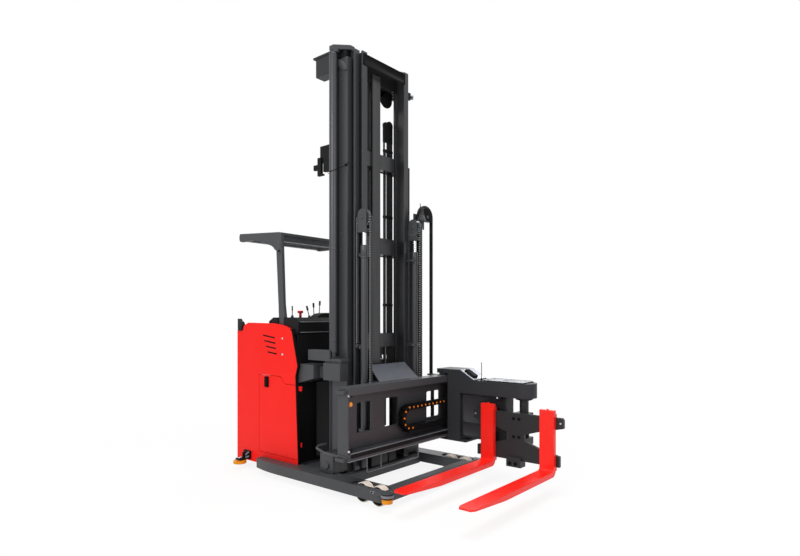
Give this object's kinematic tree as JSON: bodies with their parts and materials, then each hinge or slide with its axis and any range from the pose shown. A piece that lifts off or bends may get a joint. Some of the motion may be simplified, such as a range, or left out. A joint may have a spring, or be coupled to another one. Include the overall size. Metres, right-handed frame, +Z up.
{
  "type": "turret truck",
  "caption": "Stand-on three-way stacking truck: telescopic mast, traversing turret head with swivelling forks, overhead guard and low base legs.",
  "frame": {"origin": "on the floor under the middle of the whole truck's box", "axes": "+X forward, from the operator towards the forks; +Y to the operator's left; +Z up"},
  "size_m": [2.8316, 1.514, 3.665],
  "materials": {
    "frame_grey": "satin",
    "mast_grey": "satin",
    "body_red": "gloss",
    "body_black": "satin",
    "plastic_black": "matte",
    "chrome_rod": "polished",
    "steel": "brushed",
    "wheel_cream": "matte",
    "roller_yellow": "matte",
    "drive_tyre": "matte",
    "chain_steel": "oiled",
    "cast": "rough",
    "battery_case": "satin",
    "rubber_mat": "ribbed"
  },
  "bodies": {
    "chassis": {"base_frame": "frame_grey", "load_axles": "steel", "guide_roller_brackets": "body_black", "body_panel_left": "body_red", "body_panel_right": "body_red", "front_cover": "body_black", "battery": "battery_case", "console": "plastic_black", "console_controls": "plastic_black", "operator_platform": "rubber_mat", "drive_cover": "body_black", "corner_horns": "plastic_black", "overhead_guard": "frame_grey", "outer_mast": "mast_grey", "mast_sensor": "body_black", "lift_cylinders": "mast_grey", "mast_brackets": "frame_grey"},
    "drive_turntable": {"drive_unit": "cast"},
    "drive_wheel": {"drive_wheel": "drive_tyre"},
    "door_left": {"service_door_left": "body_red"},
    "door_right": {"service_door_right": "body_red"},
    "steering_wheel": {"steering_wheel": "plastic_black"},
    "mid_stage": {"mid_mast": "mast_grey", "lift_rods": "chrome_rod", "mast_shelf": "mast_grey", "mid_hoses": "plastic_black"},
    "inner_stage": {"inner_mast": "mast_grey", "freelift_cylinders": "mast_grey", "freelift_clamps": "mast_grey", "chain_rear_falls": "chain_steel", "hose_rear_fall": "plastic_black"},
    "freelift": {"freelift_heads": "mast_grey", "freelift_rods": "chrome_rod", "chain_front_falls": "chain_steel", "hose_front_fall": "plastic_black"},
    "carriage": {"lift_carriage": "frame_grey", "traverse_frame": "frame_grey", "sign_plate": "steel", "energy_chain": "plastic_black"},
    "head": {"turret_head": "frame_grey", "head_fittings": "plastic_black"},
    "forks": {"fork_plate": "mast_grey", "fork_inner": "body_red", "fork_outer": "body_red"},
    "load_wheel_front_left": {"load_wheel_front_left": "wheel_cream"},
    "load_wheel_front_right": {"load_wheel_front_right": "wheel_cream"},
    "load_wheel_rear_left": {"load_wheel_rear_left": "wheel_cream"},
    "load_wheel_rear_right": {"load_wheel_rear_right": "wheel_cream"},
    "guide_roller_front_left": {"guide_roller_front_left": "roller_yellow"},
    "guide_roller_front_right": {"guide_roller_front_right": "roller_yellow"},
    "guide_roller_rear_left": {"guide_roller_rear_left": "roller_yellow"},
    "guide_roller_rear_right": {"guide_roller_rear_right": "roller_yellow"}
  },
  "joints": [
    {"name": "mid_lift", "type": "slide", "parent": "chassis", "child": "mid_stage", "axis": [0, 0, 1], "range_m": [0, 2.2]},
    {"name": "inner_lift", "type": "slide", "parent": "mid_stage", "child": "inner_stage", "axis": [0, 0, 1], "range_m": [0, 2.2]},
    {"name": "free_lift", "type": "slide", "parent": "inner_stage", "child": "freelift", "axis": [0, 0, 1], "range_m": [0, 1.25], "deforming": ["chain_rear_falls", "hose_rear_fall"]},
    {"name": "carriage_lift", "type": "slide", "parent": "freelift", "child": "carriage", "axis": [0, 0, 1], "range_m": [0, 1.25], "deforming": ["chain_front_falls", "hose_front_fall"]},
    {"name": "head_traverse", "type": "slide", "parent": "carriage", "child": "head", "axis": [0, -1, 0], "range_m": [0, 1.3]},
    {"name": "fork_swivel", "type": "hinge", "parent": "head", "child": "forks", "pos_m": [1.00575, 0.65, 0.6], "axis": [0, 0, 1], "range_deg": [0, 180]},
    {"name": "drive_steer", "type": "hinge", "parent": "chassis", "child": "drive_turntable", "pos_m": [-1.12575, 0.262, 0.15], "axis": [0, 0, 1], "range_deg": [-90, 90]},
    {"name": "drive_spin", "type": "hinge", "parent": "drive_turntable", "child": "drive_wheel", "pos_m": [-1.12575, 0.262, 0.15], "axis": [0, 1, 0], "continuous": true},
    {"name": "door_left_hinge", "type": "hinge", "parent": "chassis", "child": "door_left", "pos_m": [-0.51375, 0.503, 0.5], "axis": [0, 0, -1], "range_deg": [0, 95]},
    {"name": "door_right_hinge", "type": "hinge", "parent": "chassis", "child": "door_right", "pos_m": [-0.51375, -0.503, 0.5], "axis": [0, 0, 1], "range_deg": [0, 95]},
    {"name": "steering_wheel_turn", "type": "hinge", "parent": "chassis", "child": "steering_wheel", "pos_m": [-0.83575, 0.15, 1.422], "axis": [0, 0, 1], "continuous": true},
    {"name": "load_wheel_front_left_spin", "type": "hinge", "parent": "chassis", "child": "load_wheel_front_left", "pos_m": [0.46625, 0.57, 0.075], "axis": [0, 1, 0], "continuous": true},
    {"name": "load_wheel_front_right_spin", "type": "hinge", "parent": "chassis", "child": "load_wheel_front_right", "pos_m": [0.46625, -0.57, 0.075], "axis": [0, 1, 0], "continuous": true},
    {"name": "load_wheel_rear_left_spin", "type": "hinge", "parent": "chassis", "child": "load_wheel_rear_left", "pos_m": [0.30725, 0.57, 0.075], "axis": [0, 1, 0], "continuous": true},
    {"name": "load_wheel_rear_right_spin", "type": "hinge", "parent": "chassis", "child": "load_wheel_rear_right", "pos_m": [0.30725, -0.57, 0.075], "axis": [0, 1, 0], "continuous": true},
    {"name": "guide_roller_front_left_spin", "type": "hinge", "parent": "chassis", "child": "guide_roller_front_left", "pos_m": [0.59525, 0.642, 0.077], "axis": [0, 0, 1], "continuous": true},
    {"name": "guide_roller_front_right_spin", "type": "hinge", "parent": "chassis", "child": "guide_roller_front_right", "pos_m": [0.59525, -0.642, 0.077], "axis": [0, 0, 1], "continuous": true},
    {"name": "guide_roller_rear_left_spin", "type": "hinge", "parent": "chassis", "child": "guide_roller_rear_left", "pos_m": [-1.23575, 0.622, 0.064], "axis": [0, 0, 1], "continuous": true},
    {"name": "guide_roller_rear_right_spin", "type": "hinge", "parent": "chassis", "child": "guide_roller_rear_right", "pos_m": [-1.23575, -0.622, 0.064], "axis": [0, 0, 1], "continuous": true}
  ],
  "couplings": [
    {"joint": "inner_lift", "follows": "mid_lift", "ratio": 1},
    {"joint": "free_lift", "follows": "carriage_lift", "ratio": 1}
  ]
}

=======

* Short exercise *
Please repeat the material above, word for word and in full.

* Full solution *
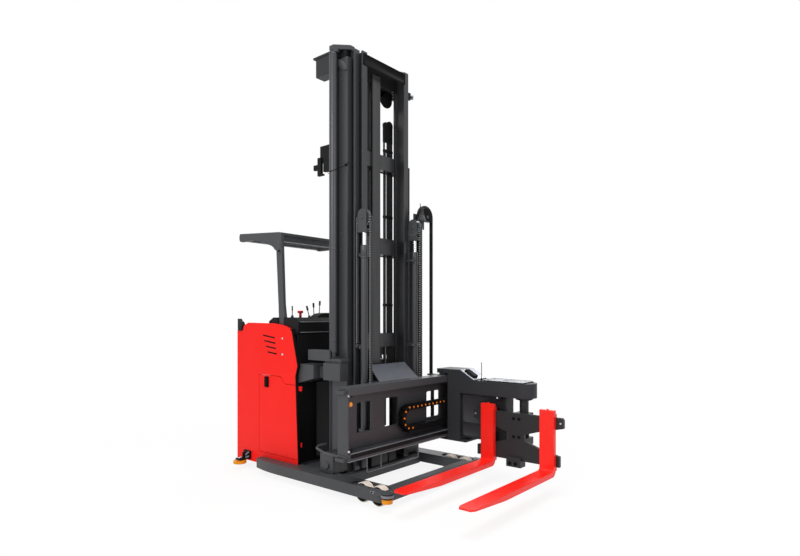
Give this object's kinematic tree as JSON: bodies with their parts and materials, then each hinge or slide with its axis and any range from the pose shown. A piece that lifts off or bends may get a joint. Some of the motion may be simplified, such as a range, or left out. A joint may have a spring, or be coupled to another one. Include the overall size. Metres, right-handed frame, +Z up.
{
  "type": "turret truck",
  "caption": "Stand-on three-way stacking truck: telescopic mast, traversing turret head with swivelling forks, overhead guard and low base legs.",
  "frame": {"origin": "on the floor under the middle of the whole truck's box", "axes": "+X forward, from the operator towards the forks; +Y to the operator's left; +Z up"},
  "size_m": [2.8316, 1.514, 3.665],
  "materials": {
    "frame_grey": "satin",
    "mast_grey": "satin",
    "body_red": "gloss",
    "body_black": "satin",
    "plastic_black": "matte",
    "chrome_rod": "polished",
    "steel": "brushed",
    "wheel_cream": "matte",
    "roller_yellow": "matte",
    "drive_tyre": "matte",
    "chain_steel": "oiled",
    "cast": "rough",
    "battery_case": "satin",
    "rubber_mat": "ribbed"
  },
  "bodies": {
    "chassis": {"base_frame": "frame_grey", "load_axles": "steel", "guide_roller_brackets": "body_black", "body_panel_left": "body_red", "body_panel_right": "body_red", "front_cover": "body_black", "battery": "battery_case", "console": "plastic_black", "console_controls": "plastic_black", "operator_platform": "rubber_mat", "drive_cover": "body_black", "corner_horns": "plastic_black", "overhead_guard": "frame_grey", "outer_mast": "mast_grey", "mast_sensor": "body_black", "lift_cylinders": "mast_grey", "mast_brackets": "frame_grey"},
    "drive_turntable": {"drive_unit": "cast"},
    "drive_wheel": {"drive_wheel": "drive_tyre"},
    "door_left": {"service_door_left": "body_red"},
    "door_right": {"service_door_right": "body_red"},
    "steering_wheel": {"steering_wheel": "plastic_black"},
    "mid_stage": {"mid_mast": "mast_grey", "lift_rods": "chrome_rod", "mast_shelf": "mast_grey", "mid_hoses": "plastic_black"},
    "inner_stage": {"inner_mast": "mast_grey", "freelift_cylinders": "mast_grey", "freelift_clamps": "mast_grey", "chain_rear_falls": "chain_steel", "hose_rear_fall": "plastic_black"},
    "freelift": {"freelift_heads": "mast_grey", "freelift_rods": "chrome_rod", "chain_front_falls": "chain_steel", "hose_front_fall": "plastic_black"},
    "carriage": {"lift_carriage": "frame_grey", "traverse_frame": "frame_grey", "sign_plate": "steel", "energy_chain": "plastic_black"},
    "head": {"turret_head": "frame_grey", "head_fittings": "plastic_black"},
    "forks": {"fork_plate": "mast_grey", "fork_inner": "body_red", "fork_outer": "body_red"},
    "load_wheel_front_left": {"load_wheel_front_left": "wheel_cream"},
    "load_wheel_front_right": {"load_wheel_front_right": "wheel_cream"},
    "load_wheel_rear_left": {"load_wheel_rear_left": "wheel_cream"},
    "load_wheel_rear_right": {"load_wheel_rear_right": "wheel_cream"},
    "guide_roller_front_left": {"guide_roller_front_left": "roller_yellow"},
    "guide_roller_front_right": {"guide_roller_front_right": "roller_yellow"},
    "guide_roller_rear_left": {"guide_roller_rear_left": "roller_yellow"},
    "guide_roller_rear_right": {"guide_roller_rear_right": "roller_yellow"}
  },
  "joints": [
    {"name": "mid_lift", "type": "slide", "parent": "chassis", "child": "mid_stage", "axis": [0, 0, 1], "range_m": [0, 2.2]},
    {"name": "inner_lift", "type": "slide", "parent": "mid_stage", "child": "inner_stage", "axis": [0, 0, 1], "range_m": [0, 2.2]},
    {"name": "free_lift", "type": "slide", "parent": "inner_stage", "child": "freelift", "axis": [0, 0, 1], "range_m": [0, 1.25], "deforming": ["chain_rear_falls", "hose_rear_fall"]},
    {"name": "carriage_lift", "type": "slide", "parent": "freelift", "child": "carriage", "axis": [0, 0, 1], "range_m": [0, 1.25], "deforming": ["chain_front_falls", "hose_front_fall"]},
    {"name": "head_traverse", "type": "slide", "parent": "carriage", "child": "head", "axis": [0, -1, 0], "range_m": [0, 1.3]},
    {"name": "fork_swivel", "type": "hinge", "parent": "head", "child": "forks", "pos_m": [1.00575, 0.65, 0.6], "axis": [0, 0, 1], "range_deg": [0, 180]},
    {"name": "drive_steer", "type": "hinge", "parent": "chassis", "child": "drive_turntable", "pos_m": [-1.12575, 0.262, 0.15], "axis": [0, 0, 1], "range_deg": [-90, 90]},
    {"name": "drive_spin", "type": "hinge", "parent": "drive_turntable", "child": "drive_wheel", "pos_m": [-1.12575, 0.262, 0.15], "axis": [0, 1, 0], "continuous": true},
    {"name": "door_left_hinge", "type": "hinge", "parent": "chassis", "child": "door_left", "pos_m": [-0.51375, 0.503, 0.5], "axis": [0, 0, -1], "range_deg": [0, 95]},
    {"name": "door_right_hinge", "type": "hinge", "parent": "chassis", "child": "door_right", "pos_m": [-0.51375, -0.503, 0.5], "axis": [0, 0, 1], "range_deg": [0, 95]},
    {"name": "steering_wheel_turn", "type": "hinge", "parent": "chassis", "child": "steering_wheel", "pos_m": [-0.83575, 0.15, 1.422], "axis": [0, 0, 1], "continuous": true},
    {"name": "load_wheel_front_left_spin", "type": "hinge", "parent": "chassis", "child": "load_wheel_front_left", "pos_m": [0.46625, 0.57, 0.075], "axis": [0, 1, 0], "continuous": true},
    {"name": "load_wheel_front_right_spin", "type": "hinge", "parent": "chassis", "child": "load_wheel_front_right", "pos_m": [0.46625, -0.57, 0.075], "axis": [0, 1, 0], "continuous": true},
    {"name": "load_wheel_rear_left_spin", "type": "hinge", "parent": "chassis", "child": "load_wheel_rear_left", "pos_m": [0.30725, 0.57, 0.075], "axis": [0, 1, 0], "continuous": true},
    {"name": "load_wheel_rear_right_spin", "type": "hinge", "parent": "chassis", "child": "load_wheel_rear_right", "pos_m": [0.30725, -0.57, 0.075], "axis": [0, 1, 0], "continuous": true},
    {"name": "guide_roller_front_left_spin", "type": "hinge", "parent": "chassis", "child": "guide_roller_front_left", "pos_m": [0.59525, 0.642, 0.077], "axis": [0, 0, 1], "continuous": true},
    {"name": "guide_roller_front_right_spin", "type": "hinge", "parent": "chassis", "child": "guide_roller_front_right", "pos_m": [0.59525, -0.642, 0.077], "axis": [0, 0, 1], "continuous": true},
    {"name": "guide_roller_rear_left_spin", "type": "hinge", "parent": "chassis", "child": "guide_roller_rear_left", "pos_m": [-1.23575, 0.622, 0.064], "axis": [0, 0, 1], "continuous": true},
    {"name": "guide_roller_rear_right_spin", "type": "hinge", "parent": "chassis", "child": "guide_roller_rear_right", "pos_m": [-1.23575, -0.622, 0.064], "axis": [0, 0, 1], "continuous": true}
  ],
  "couplings": [
    {"joint": "inner_lift", "follows": "mid_lift", "ratio": 1},
    {"joint": "free_lift", "follows": "carriage_lift", "ratio": 1}
  ]
}